Dr Anthony Malcomson is former director of PRONI. He is an expert in the field of eighteenth-century history, having written widely on the period. His publications include John Foster: The Politics of the Anglo-Irish Ascendancy (Oxford, 1978); Archbishop Charles Agar: Churchmanship and Politics in Ireland, 1760-1810(Dublin, 2002); Primate Robinson (1709-94): ‘A very tough incumbent in fine preservation’ (Belfast, 2003).
Dr Rebecca Campion holds a PhD from Maynooth University. She graduate in 2012 for her thesis entitled ‘Reconstructing an Ascendancy world: the material culture of Frederick Hervey, the Earl Bishop of Derry (1730-1803)’. She has also written on Hervey in Jon Stobart (ed.), Travel and the British Country House: Cultures, Critiques and Consumption in the Long Eighteenth Century (Manchester, 2017).
Dr Miriam Moffitt is joint honorary secretary of COIHS. She teaches Church History in St Patrick’s College, Maynooth, and St Patrick’s College, Thurles.
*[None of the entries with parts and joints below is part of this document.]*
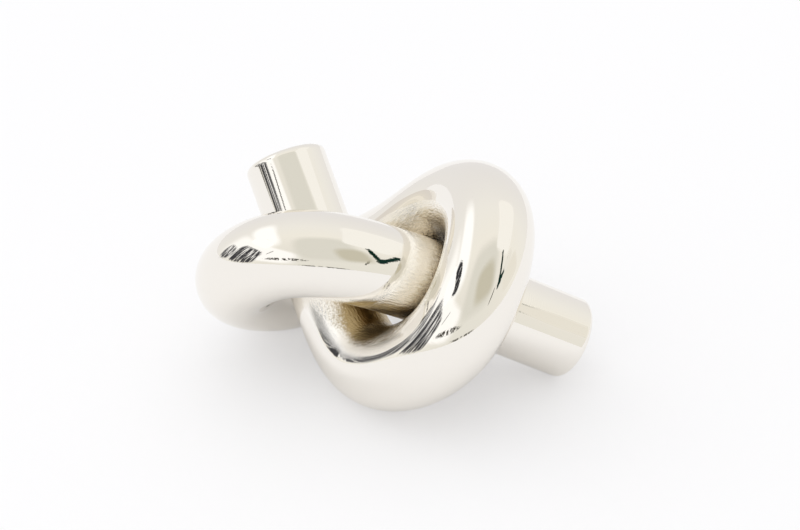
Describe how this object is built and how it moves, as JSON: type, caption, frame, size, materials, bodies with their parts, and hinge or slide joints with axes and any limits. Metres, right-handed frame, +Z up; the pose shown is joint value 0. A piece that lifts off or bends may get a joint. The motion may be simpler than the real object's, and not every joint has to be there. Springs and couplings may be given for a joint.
{
  "type": "metal knot sculpture",
  "caption": "Thick round metal rod tied in an open overhand knot, with two straight flat-ended stubs; a free-standing table ornament or paperweight.",
  "frame": {"origin": "on the table, under the middle of the knot's bounding box", "axes": "+X toward the front end's stub, along the knot's longest extent; +Y to the back, where the rear stub points up and back; +Z up, with z = 0 the table that the knot lies on"},
  "size_m": [0.1891, 0.1363, 0.1088],
  "materials": {
    "nickel_plate": "cast aluminium, nickel plated and mirror polished, faintly tarnished where the strands cross",
    "plated_weld": "aluminium weld ground flush and plated with the castings",
    "dowel_steel": "ground steel dowel, hidden inside the joint"
  },
  "bodies": {
    "root": {"rear_end": "nickel_plate", "right_loop": "nickel_plate", "back_strand": "nickel_plate", "left_loop": "nickel_plate", "front_end": "nickel_plate", "rear_weld": "plated_weld", "top_weld": "plated_weld", "back_weld": "plated_weld", "front_weld": "plated_weld", "rear_dowel": "dowel_steel", "top_dowel": "dowel_steel", "back_dowel": "dowel_steel", "front_dowel": "dowel_steel"}
  },
  "joints": []
}
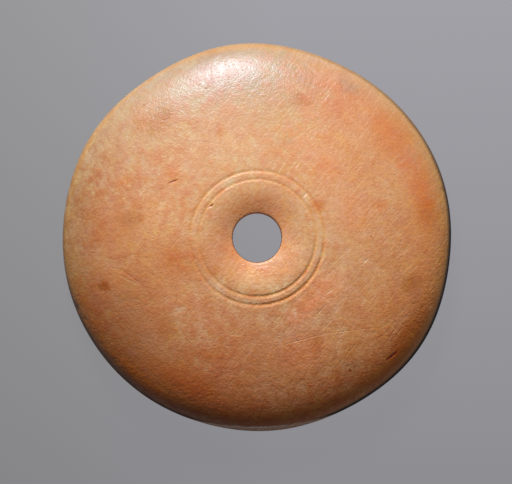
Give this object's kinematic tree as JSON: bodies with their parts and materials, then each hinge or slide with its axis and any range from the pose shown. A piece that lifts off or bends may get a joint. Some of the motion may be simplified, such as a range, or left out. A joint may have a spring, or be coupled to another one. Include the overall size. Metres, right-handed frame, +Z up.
{
  "type": "spindle whorl",
  "caption": "Domed, flat-based disc of polished bone with a central spindle hole, a worn dish round its mouth and scribed rings on the crown.",
  "frame": {"origin": "on the spindle hole's axis, in the plane of the flat base", "axes": "+Z up along the hole's axis, out of the domed face; +X to the right and +Y to the top of the picture, which looks straight down on the domed face"},
  "size_m": [0.0601, 0.06, 0.0109],
  "materials": {
    "polished_bone": "satin"
  },
  "bodies": {
    "root": {"whorl": "polished_bone"}
  },
  "joints": []
}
She is author of numerous articles and books including The Society for Irish Church Missions to the Roman Catholics, 1849-1950 (Manchester: Manchester University Press, 2010), and Clanricarde’s Planters and Land Agitation in East Galway, 1886-1916 (Dublin: Four Courts Press, 2011).
COIHS traditionally hosts two conferences a year: our Spring meeting in Armagh (in April) and Winter symposium at Christ Church Cathedral, Dublin (in November). Members are given exclusive access to our podcasts which record these papers. If you wish to be come a member of COIHS please visit our membership page for further details of our membership package.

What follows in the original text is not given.